Work to complete: Write out the data again in full, exactly as it reads.

Entries with model source code

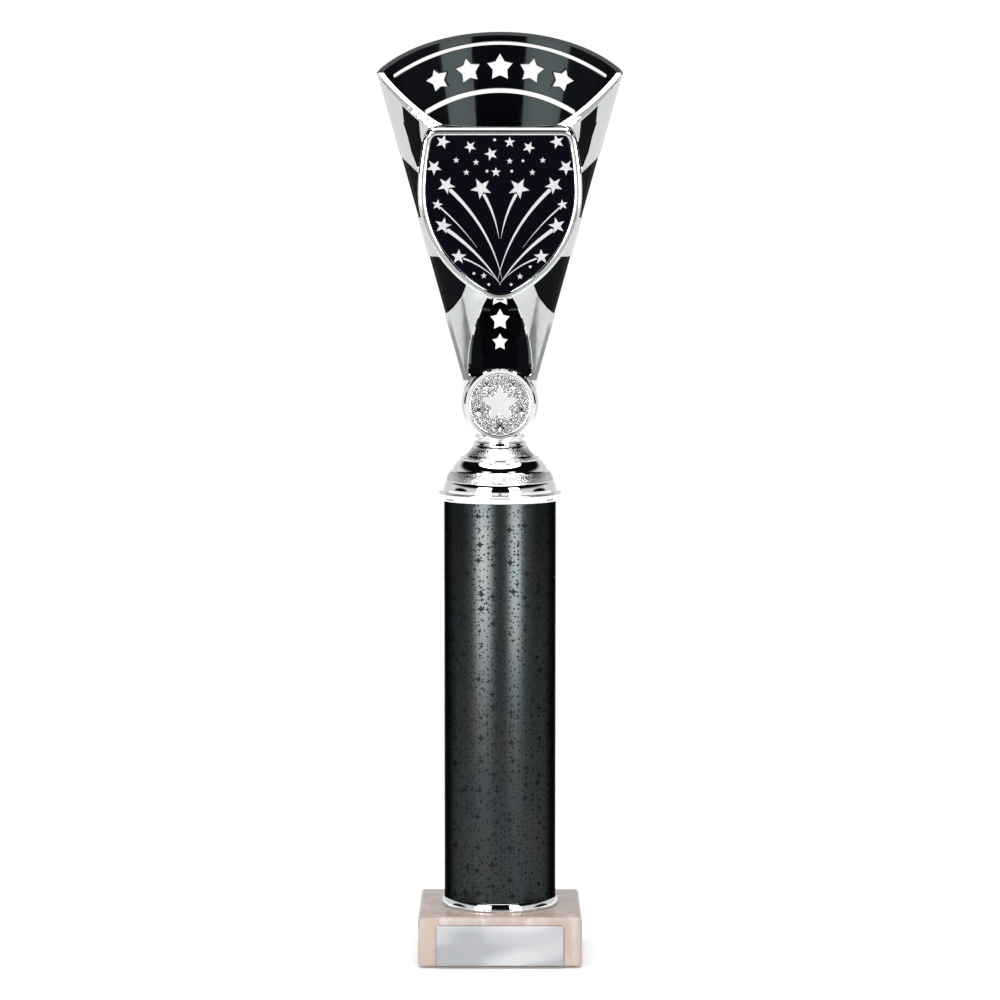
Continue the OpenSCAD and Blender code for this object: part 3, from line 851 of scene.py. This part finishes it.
        low = fan.bottom - c.spigot_h
        before = set(bm.faces)
        drawn_on(bm, [level(spigot - 0.4 * MM, low), level(spigot, low + 0.4 * MM),
                      level(spigot, fan.bottom), level(hw, fan.bottom),
                      level(hw + 0.2 * MM, fan.bottom + 1.5 * MM)])
        made = [f for f in bm.faces if f not in before]
        bmesh.ops.recalc_face_normals(bm, faces=made)
        skin = bm.faces.layers.int["skin"]
        for f in made:
            f[skin] = EDGE
            f.material_index = 1 if f.calc_center_median().z > fan.bottom + 1.4 * MM else 0

    def set_normals(self, obj, fan):
        """Gives the curved faces the true normals of their cones, and the edges soft shading."""
        shaded(obj, 24.0)
        mesh = obj.data
        skin = mesh.attributes["skin"].data
        normals = [Vector((0, 0, 0))] * len(mesh.loops)
        strip = settings("cup").side_strip
        for poly in mesh.polygons:
            kind = skin[poly.index].value
            poly.use_smooth = True
            if kind == EDGE:
                continue
            for i in poly.loop_indices:
                p = mesh.vertices[mesh.loops[i].vertex_index].co
                middle = poly.center
                if kind == OUTSIDE and abs(middle.x) > fan.edge_x(middle.z) - strip:
                    normals[i] = poly.normal.copy()
                    continue
                limit = fan.edge_x(p.z) - strip
                x = max(-limit, min(limit, p.x))
                normal = fan.skin(x, p.z)[1]
                if middle.y > 0:
                    normal = Vector((normal.x, -normal.y, normal.z))
                if normal.dot(poly.normal) < 0:
                    normal = -normal
                normals[i] = normal
        mesh.normals_split_custom_set([tuple(n) for n in normals])


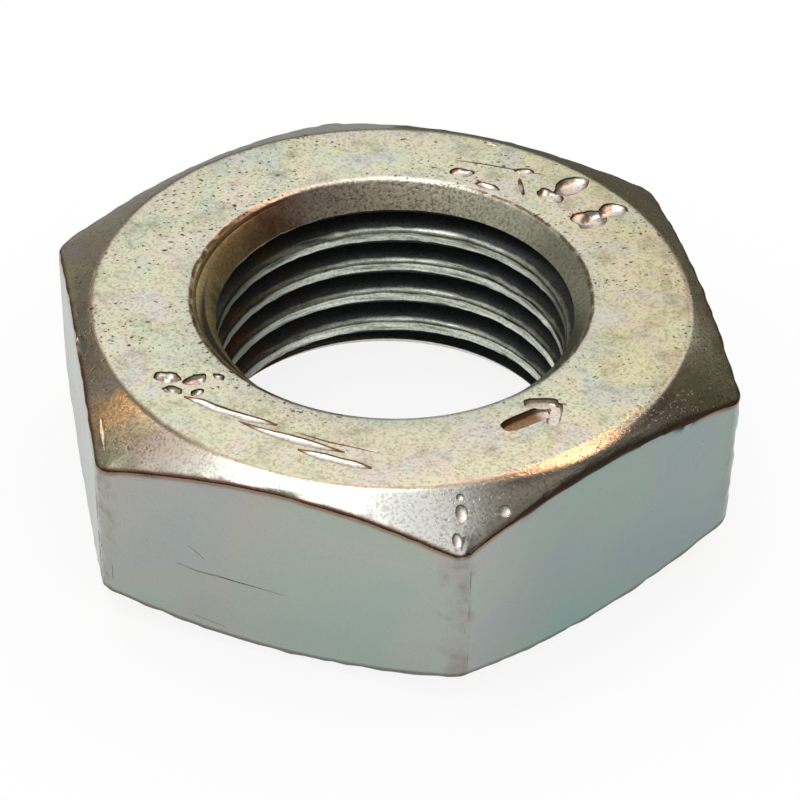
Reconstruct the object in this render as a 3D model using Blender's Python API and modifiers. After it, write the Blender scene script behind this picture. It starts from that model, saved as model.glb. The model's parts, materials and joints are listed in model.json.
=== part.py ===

Task answer:
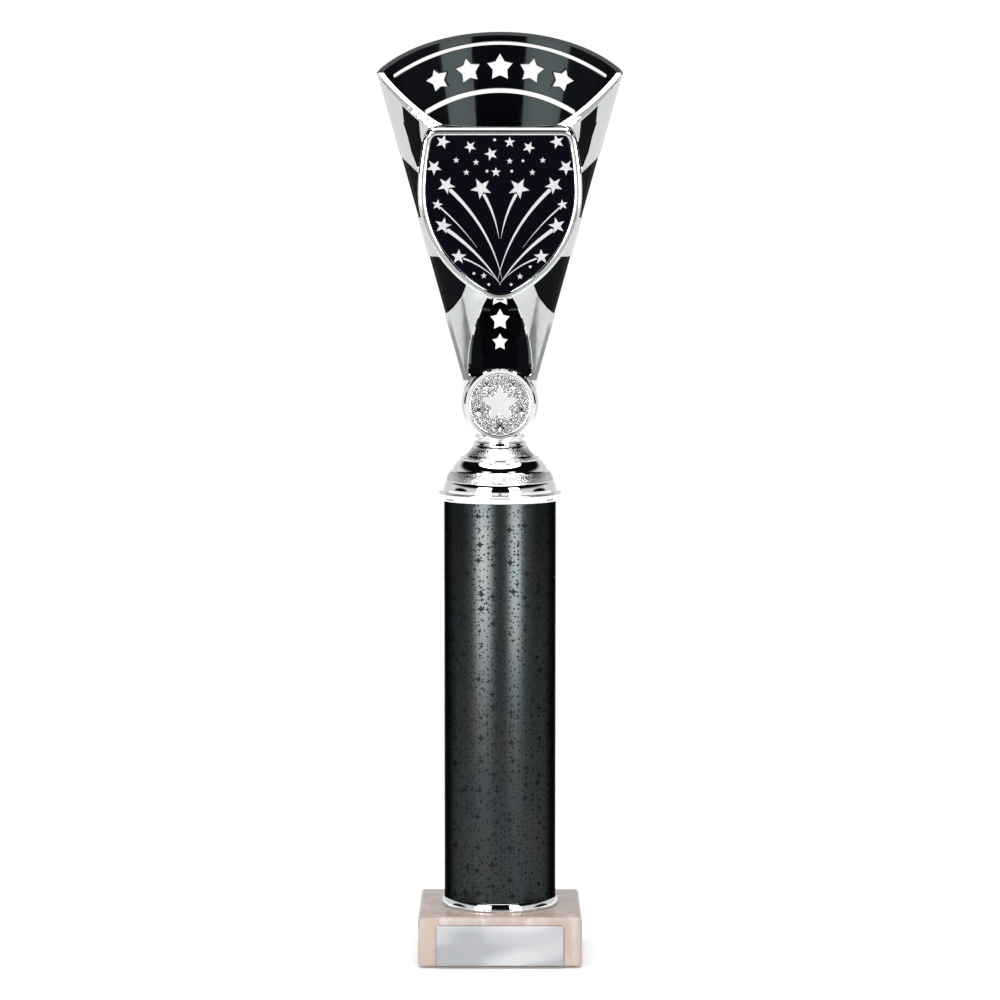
Continue the OpenSCAD and Blender code for this object: part 3, from line 851 of scene.py. This part finishes it.
        low = fan.bottom - c.spigot_h
        before = set(bm.faces)
        drawn_on(bm, [level(spigot - 0.4 * MM, low), level(spigot, low + 0.4 * MM),
                      level(spigot, fan.bottom), level(hw, fan.bottom),
                      level(hw + 0.2 * MM, fan.bottom + 1.5 * MM)])
        made = [f for f in bm.faces if f not in before]
        bmesh.ops.recalc_face_normals(bm, faces=made)
        skin = bm.faces.layers.int["skin"]
        for f in made:
            f[skin] = EDGE
            f.material_index = 1 if f.calc_center_median().z > fan.bottom + 1.4 * MM else 0

    def set_normals(self, obj, fan):
        """Gives the curved faces the true normals of their cones, and the edges soft shading."""
        shaded(obj, 24.0)
        mesh = obj.data
        skin = mesh.attributes["skin"].data
        normals = [Vector((0, 0, 0))] * len(mesh.loops)
        strip = settings("cup").side_strip
        for poly in mesh.polygons:
            kind = skin[poly.index].value
            poly.use_smooth = True
            if kind == EDGE:
                continue
            for i in poly.loop_indices:
                p = mesh.vertices[mesh.loops[i].vertex_index].co
                middle = poly.center
                if kind == OUTSIDE and abs(middle.x) > fan.edge_x(middle.z) - strip:
                    normals[i] = poly.normal.copy()
                    continue
                limit = fan.edge_x(p.z) - strip
                x = max(-limit, min(limit, p.x))
                normal = fan.skin(x, p.z)[1]
                if middle.y > 0:
                    normal = Vector((normal.x, -normal.y, normal.z))
                if normal.dot(poly.normal) < 0:
                    normal = -normal
                normals[i] = normal
        mesh.normals_split_custom_set([tuple(n) for n in normals])


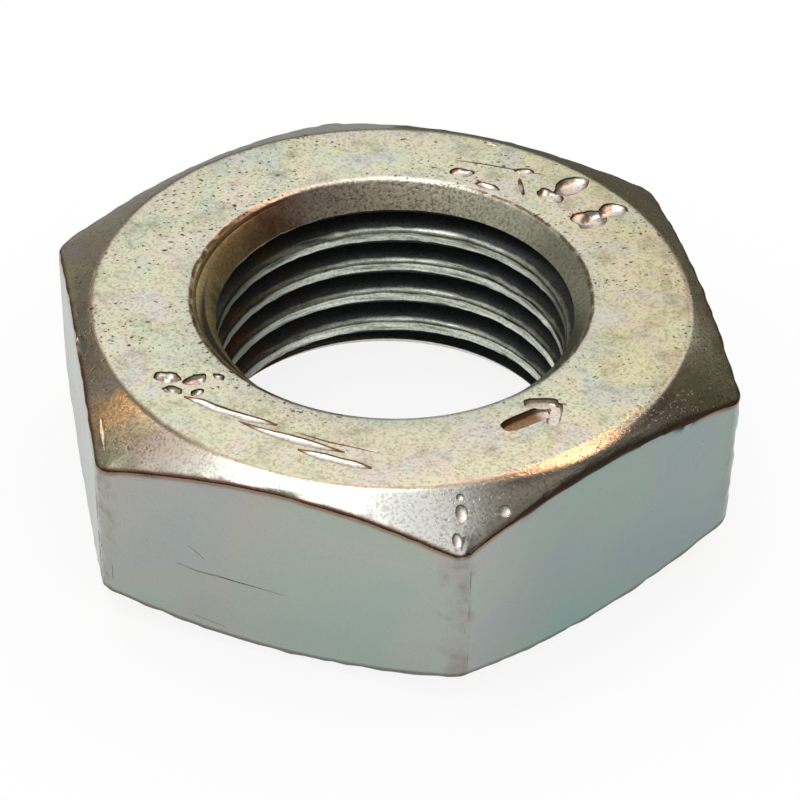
Reconstruct the object in this render as a 3D model using Blender's Python API and modifiers. After it, write the Blender scene script behind this picture. It starts from that model, saved as model.glb. The model's parts, materials and joints are listed in model.json.
=== part.py ===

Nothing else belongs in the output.